A renowned academic has called for education reform after Thai students scored poorly in maths, reading and science in the latest worldwide Programme for International Student Assessment (Pisa) ratings.
In the most recent 2022 assessment by the Organisation for Economic Co-operation and Development, 15-year-old Thai students scored 394 in maths (down from 419 in the 2018 assessment), 409 in science (down from 426) and 379 in reading (down from 393).
The assessment covered 81 countries and economies and Thai students ranked 58th for maths and science and 64th for reading.
Pisa assesses the knowledge and skills of 15-year-old students in mathematics, reading and science and how well students can solve complex problems, think critically and communicate effectively.
This gives insights into how well education systems are preparing students for real life challenges and future success.
Thailand participated for the first time in Pisa in 2001.
The Pisa 2022 survey focused on mathematics, with reading and science as minor areas and creative thinking as the innovative area of assessment.
Pisa 2022 also included an assessment of young people's financial literacy, which was optional for countries and economies.

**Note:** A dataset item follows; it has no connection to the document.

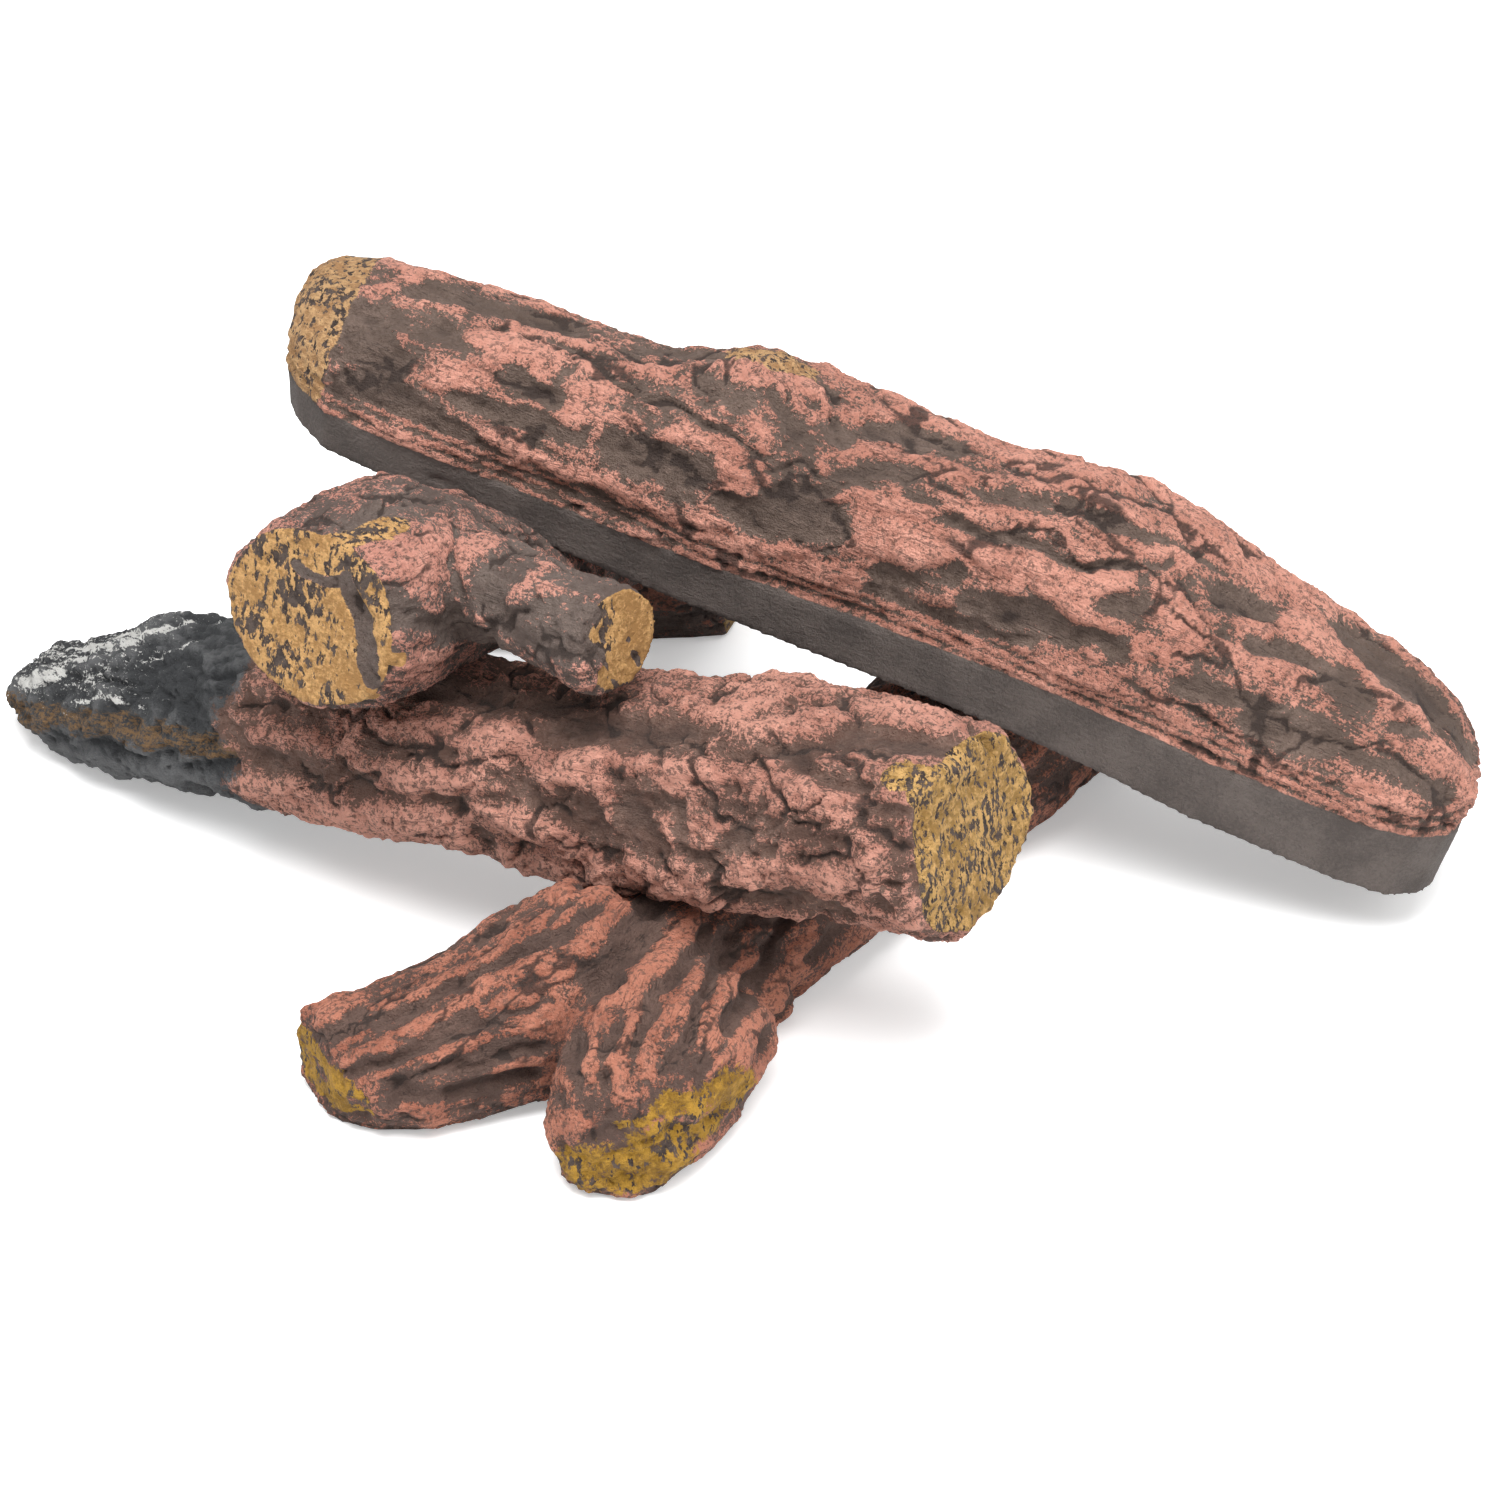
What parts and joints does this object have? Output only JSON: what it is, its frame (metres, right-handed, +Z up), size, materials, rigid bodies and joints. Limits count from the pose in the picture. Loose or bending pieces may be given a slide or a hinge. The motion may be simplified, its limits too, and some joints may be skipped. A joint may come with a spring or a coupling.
{
  "type": "gas log set",
  "caption": "Stack of loose painted ceramic logs, with a forked one at the base and a long one across the top, that hides a gas burner in a fireplace",
  "frame": {"origin": "on the floor, under the middle of the whole stack's box", "axes": "+X to the right as seen from the front and along the stack's longest extent, +Y to the back, +Z up"},
  "size_m": [0.598, 0.4492, 0.2149],
  "materials": {
    "grooved_bark": "matte paint, terracotta ridges over charcoal grooves",
    "dark_bark": "matte paint, dark red brown",
    "pitted_bark": "matte paint, pink bark, charred tip and ochre cut end",
    "branch_bark": "matte paint, charcoal bark and ochre cut ends",
    "ridged_bark": "matte paint, pink ridges over charcoal"
  },
  "bodies": {
    "base": {"fork_log": "grooved_bark", "rear_log": "dark_bark"},
    "front": {"front_log": "pitted_bark"},
    "branch": {"branch_log": "branch_bark"},
    "back": {"back_log": "ridged_bark"}
  },
  "joints": [
    {"name": "front_log_lift", "type": "slide", "parent": "base", "child": "front", "axis": [0, 0, 1], "range_m": [0, 0.08]},
    {"name": "branch_log_lift", "type": "slide", "parent": "front", "child": "branch", "axis": [0, 0, 1], "range_m": [0, 0.1]},
    {"name": "back_log_lift", "type": "slide", "parent": "branch", "child": "back", "axis": [0, 0, 1], "range_m": [0, 0.16]}
  ]
}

Results for mathematics, reading and science were released on Tuesday and the results for creative thinking and financial literacy will be released in 2024.
Some 690,000 students took the assessment in 2022, representing about 29 million 15-year-olds in the schools of the 81 participating countries and economies.
In Thailand, 8,495 students in 279 schools, completed the assessment in mathematics, reading or science, representing about 604,600 15-year-old students (an estimated 75% of the total population of 15-year-olds).
Sompong Jitradab, an education scholar and specialist at the Equitable Education Fund (EEF), told the Bangkok Post that the poor performance of Thai students in the latest Pisa assessment shows the education system is plagued with problems and is outdated.
"Currently, an emphasis is put mainly on rote learning with the primary aim of taking exams and furthering one's education, while Pisa assesses students' analytical skills and practical applications of knowledge in everyday life," Mr Sompong said.
Mr Sompong said malnutrition and online game addictions among Thai students also have an adverse impact on their learning.
"We need to reform the learning curriculum by promoting hands-on learning and the ability to apply knowledge to solve problems, analytical and planning skills -- a major feature of active learning," he said.
"If Thai education is allowed to continue like this, student's performance will fall into a further downward spiral," said Mr Sompong, a former lecturer at Chulalongkorn University's faculty of education.
Education Minister Pol Gen Permpoon Chidchob on Wednesday admitted Thai students had performed poorly in the latest Pisa assessment.
"The Pisa results can be expected. Several factors, such as the Covid-19 outbreak, also had bearings on the performance. But we have to accept the assessment.
"Nonetheless, Thailand is not the only country with poor performance. Other countries also faced the challenge of providing education in the face of the pandemic," he said.
Pol Gen Permpoon said the Education Ministry will now have to devise measures to address the issue of students' poor performance with a panel to be set up to find solutions, and the help of the Education Council, the Institute for the Promotion of Teaching Science and Technology, and the Office of the Basic Education Commission.
"The government and the Education Ministry will solve the problem as quickly as possible to achieve tangible results.
"In the 2025 assessment, Thai student's rankings must improve. If not, I will take responsibility," he said.
Move Forward Party list MP Parit Wacharasindhu said the performance of the education system had declined over the past 10-20 years and the assessment results should make people realise that the education system is now at a critical level.